(REQUIREMENT) Each entry below is to be extracted exactly.

(MATERIAL SUPPLIED)
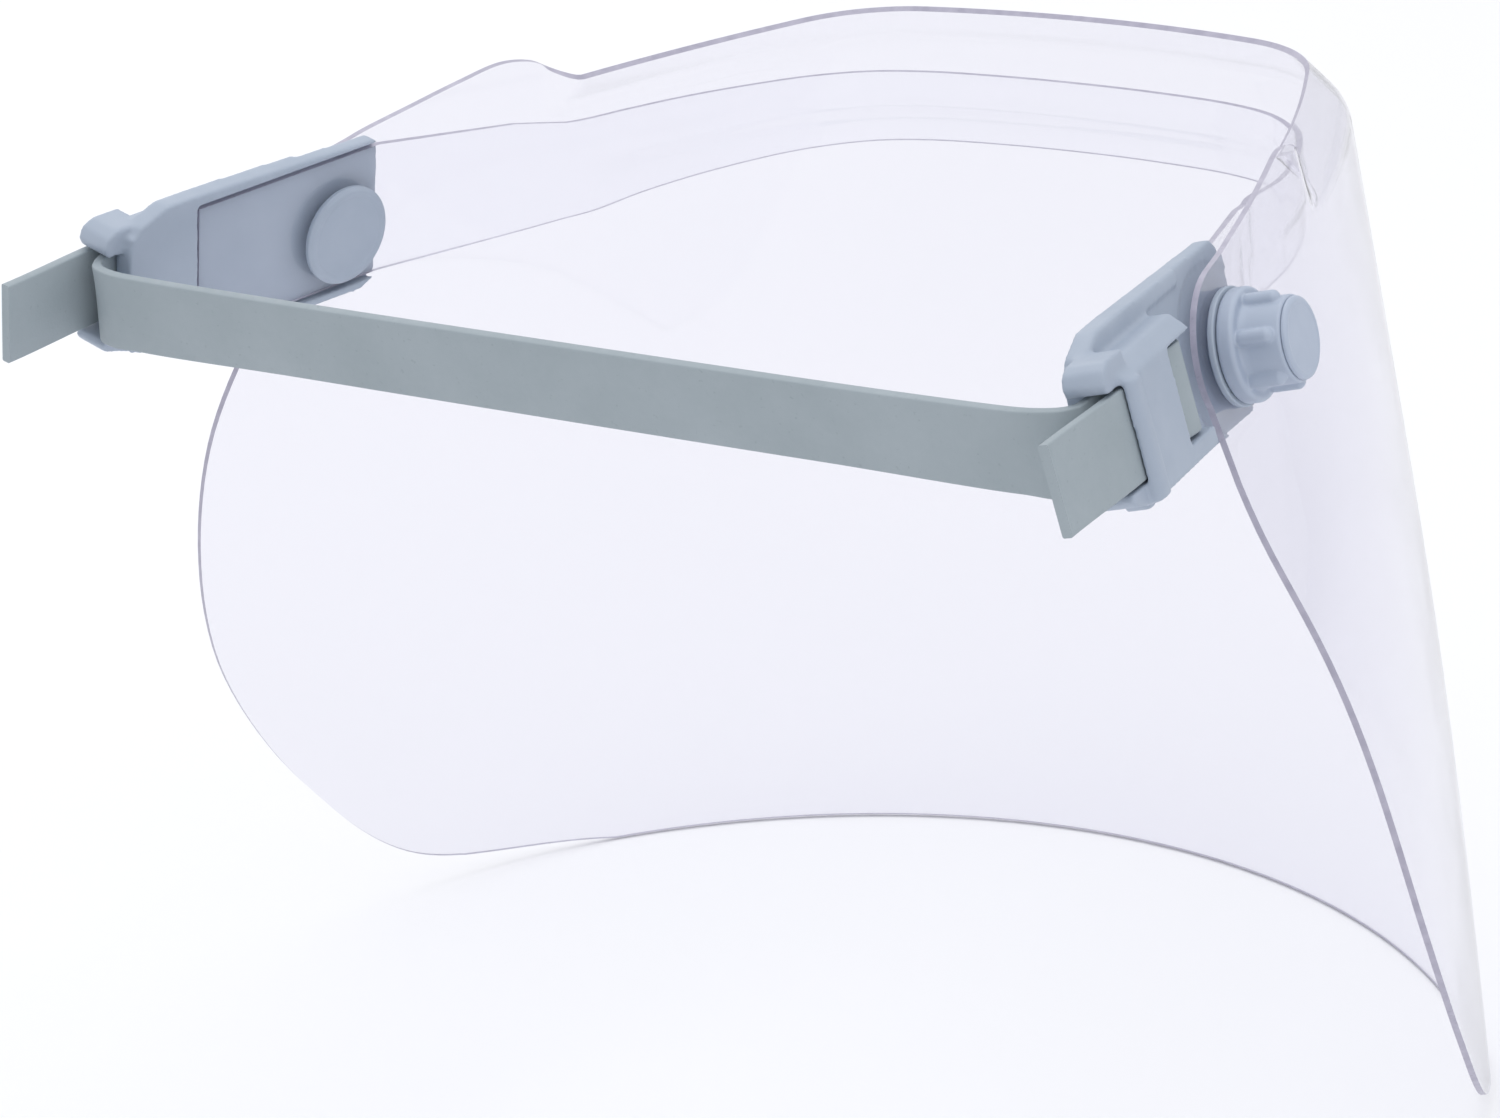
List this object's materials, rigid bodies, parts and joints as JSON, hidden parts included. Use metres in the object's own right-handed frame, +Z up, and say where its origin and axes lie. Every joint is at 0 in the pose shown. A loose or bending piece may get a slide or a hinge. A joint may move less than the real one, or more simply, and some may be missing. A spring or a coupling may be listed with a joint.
{
  "type": "face shield",
  "caption": "Clear wrap-round face shield on side brackets with clamp knobs, a brow strip and a rear rubber strap; tilts up about the knobs.",
  "frame": {"origin": "midway between the centres of the two clamp screws, on the mirror plane", "axes": "+X towards the object's left side, -Y out through the front of the visor, +Z up"},
  "size_m": [0.3472, 0.2618, 0.2315],
  "materials": {
    "clear_sheet": "clear polished sheet, violet cut edges",
    "clear_strip": "clear polished sheet, violet cut edges",
    "bracket_plastic": "moulded, satin",
    "knob_plastic": "moulded, satin",
    "washer_rubber": "smooth",
    "strap_rubber": "matt elastic strap"
  },
  "bodies": {
    "carrier": {"inner_strip": "clear_strip", "bracket_left": "bracket_plastic", "bracket_right": "bracket_plastic", "strap": "strap_rubber"},
    "visor": {"outer_shell": "clear_sheet", "washer_left": "washer_rubber", "washer_right": "washer_rubber", "clamp_screw_left": "bracket_plastic", "clamp_screw_right": "bracket_plastic"},
    "knob_left_body": {"knob_left": "knob_plastic", "knob_cap_left": "knob_plastic"},
    "knob_right_body": {"knob_right": "knob_plastic", "knob_cap_right": "knob_plastic"}
  },
  "joints": [
    {"name": "visor_tilt", "type": "hinge", "parent": "carrier", "child": "visor", "pos_m": [0, -0.0006, 0.00082], "axis": [-1, 0, 0], "range_deg": [0, 30]},
    {"name": "knob_left_turn", "type": "hinge", "parent": "visor", "child": "knob_left_body", "pos_m": [0.1325, -0.00138, 0.00187], "axis": [0.9661, -0.153, 0.2079], "range_deg": [0, 360]},
    {"name": "knob_right_turn", "type": "hinge", "parent": "visor", "child": "knob_right_body", "pos_m": [-0.1325, -0.00138, 0.00187], "axis": [-0.9661, -0.153, 0.2079], "range_deg": [-360, 0]}
  ]
}
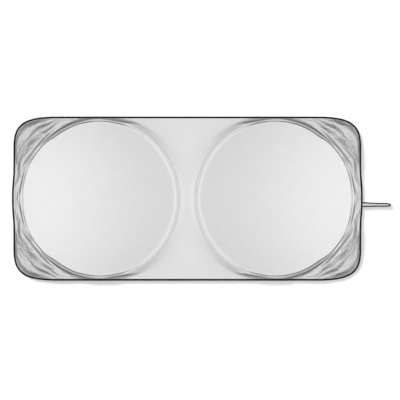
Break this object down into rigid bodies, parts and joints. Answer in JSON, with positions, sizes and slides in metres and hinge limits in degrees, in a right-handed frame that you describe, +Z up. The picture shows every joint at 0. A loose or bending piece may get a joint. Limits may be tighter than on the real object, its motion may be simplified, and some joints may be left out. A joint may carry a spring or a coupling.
{
  "type": "windscreen sunshade",
  "caption": "Fold-up windscreen sunshade of silver-coated cloth, held open by sprung steel hoops, with a black bound edge and an elastic loop that keeps it folded.",
  "frame": {"origin": "on the floor, under the middle of the sheet as it lies flat, silver side up", "axes": "+X along the length, towards the short side with the elastic loop; +Y across, towards the windscreen's top edge; +Z up, out of the silver side"},
  "size_m": [1.6244, 0.703, 0.0106],
  "materials": {
    "silver_cloth": "silver-coated woven polyester, soft sheen",
    "black_tape": "matte black woven binding tape",
    "grey_tape": "matte grey woven casing tape",
    "spring_steel": "bright spring steel strip",
    "crimped_steel": "plated, crimped",
    "black_elastic": "black braided elastic cord"
  },
  "bodies": {
    "root": {"silver_sheet": "silver_cloth", "edge_binding": "black_tape", "left_casing": "grey_tape", "right_casing": "grey_tape", "left_hoop": "spring_steel", "right_hoop": "spring_steel", "left_hoop_ferrule": "crimped_steel", "right_hoop_ferrule": "crimped_steel", "elastic_loop": "black_elastic"}
  },
  "joints": []
}
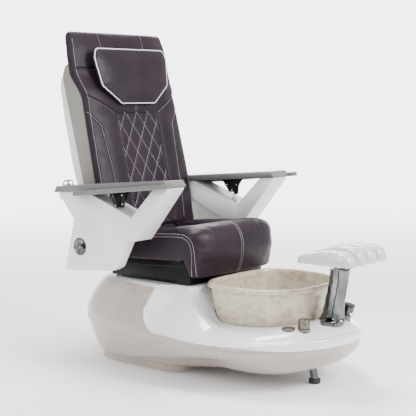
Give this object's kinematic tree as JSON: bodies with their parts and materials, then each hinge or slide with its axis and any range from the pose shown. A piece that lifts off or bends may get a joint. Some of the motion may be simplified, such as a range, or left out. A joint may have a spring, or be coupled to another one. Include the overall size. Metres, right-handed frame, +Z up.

(TASK ANSWER)
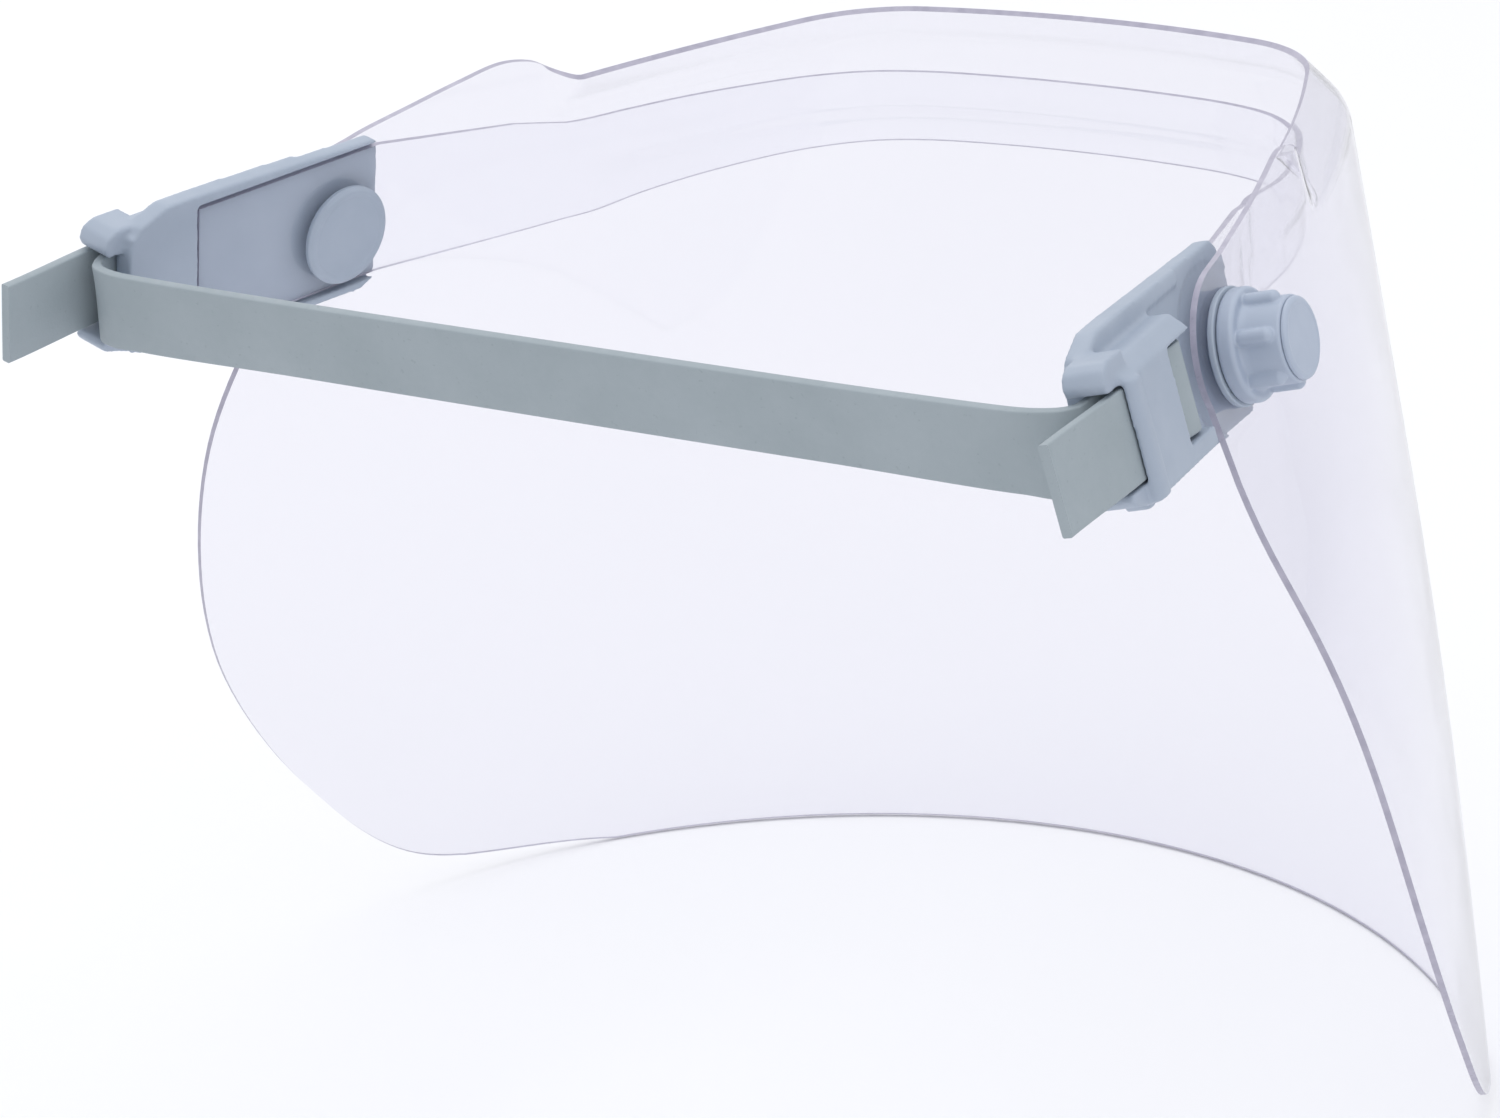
List this object's materials, rigid bodies, parts and joints as JSON, hidden parts included. Use metres in the object's own right-handed frame, +Z up, and say where its origin and axes lie. Every joint is at 0 in the pose shown. A loose or bending piece may get a slide or a hinge. A joint may move less than the real one, or more simply, and some may be missing. A spring or a coupling may be listed with a joint.
{
  "type": "face shield",
  "caption": "Clear wrap-round face shield on side brackets with clamp knobs, a brow strip and a rear rubber strap; tilts up about the knobs.",
  "frame": {"origin": "midway between the centres of the two clamp screws, on the mirror plane", "axes": "+X towards the object's left side, -Y out through the front of the visor, +Z up"},
  "size_m": [0.3472, 0.2618, 0.2315],
  "materials": {
    "clear_sheet": "clear polished sheet, violet cut edges",
    "clear_strip": "clear polished sheet, violet cut edges",
    "bracket_plastic": "moulded, satin",
    "knob_plastic": "moulded, satin",
    "washer_rubber": "smooth",
    "strap_rubber": "matt elastic strap"
  },
  "bodies": {
    "carrier": {"inner_strip": "clear_strip", "bracket_left": "bracket_plastic", "bracket_right": "bracket_plastic", "strap": "strap_rubber"},
    "visor": {"outer_shell": "clear_sheet", "washer_left": "washer_rubber", "washer_right": "washer_rubber", "clamp_screw_left": "bracket_plastic", "clamp_screw_right": "bracket_plastic"},
    "knob_left_body": {"knob_left": "knob_plastic", "knob_cap_left": "knob_plastic"},
    "knob_right_body": {"knob_right": "knob_plastic", "knob_cap_right": "knob_plastic"}
  },
  "joints": [
    {"name": "visor_tilt", "type": "hinge", "parent": "carrier", "child": "visor", "pos_m": [0, -0.0006, 0.00082], "axis": [-1, 0, 0], "range_deg": [0, 30]},
    {"name": "knob_left_turn", "type": "hinge", "parent": "visor", "child": "knob_left_body", "pos_m": [0.1325, -0.00138, 0.00187], "axis": [0.9661, -0.153, 0.2079], "range_deg": [0, 360]},
    {"name": "knob_right_turn", "type": "hinge", "parent": "visor", "child": "knob_right_body", "pos_m": [-0.1325, -0.00138, 0.00187], "axis": [-0.9661, -0.153, 0.2079], "range_deg": [-360, 0]}
  ]
}
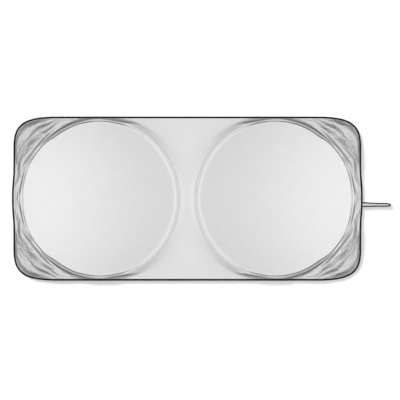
Break this object down into rigid bodies, parts and joints. Answer in JSON, with positions, sizes and slides in metres and hinge limits in degrees, in a right-handed frame that you describe, +Z up. The picture shows every joint at 0. A loose or bending piece may get a joint. Limits may be tighter than on the real object, its motion may be simplified, and some joints may be left out. A joint may carry a spring or a coupling.
{
  "type": "windscreen sunshade",
  "caption": "Fold-up windscreen sunshade of silver-coated cloth, held open by sprung steel hoops, with a black bound edge and an elastic loop that keeps it folded.",
  "frame": {"origin": "on the floor, under the middle of the sheet as it lies flat, silver side up", "axes": "+X along the length, towards the short side with the elastic loop; +Y across, towards the windscreen's top edge; +Z up, out of the silver side"},
  "size_m": [1.6244, 0.703, 0.0106],
  "materials": {
    "silver_cloth": "silver-coated woven polyester, soft sheen",
    "black_tape": "matte black woven binding tape",
    "grey_tape": "matte grey woven casing tape",
    "spring_steel": "bright spring steel strip",
    "crimped_steel": "plated, crimped",
    "black_elastic": "black braided elastic cord"
  },
  "bodies": {
    "root": {"silver_sheet": "silver_cloth", "edge_binding": "black_tape", "left_casing": "grey_tape", "right_casing": "grey_tape", "left_hoop": "spring_steel", "right_hoop": "spring_steel", "left_hoop_ferrule": "crimped_steel", "right_hoop_ferrule": "crimped_steel", "elastic_loop": "black_elastic"}
  },
  "joints": []
}
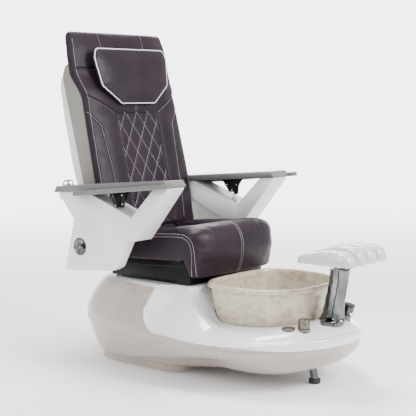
Give this object's kinematic tree as JSON: bodies with their parts and materials, then each hinge or slide with its axis and any range from the pose shown. A piece that lifts off or bends may get a joint. Some of the motion may be simplified, such as a range, or left out. A joint may have a spring, or be coupled to another one. Include the overall size. Metres, right-handed frame, +Z up.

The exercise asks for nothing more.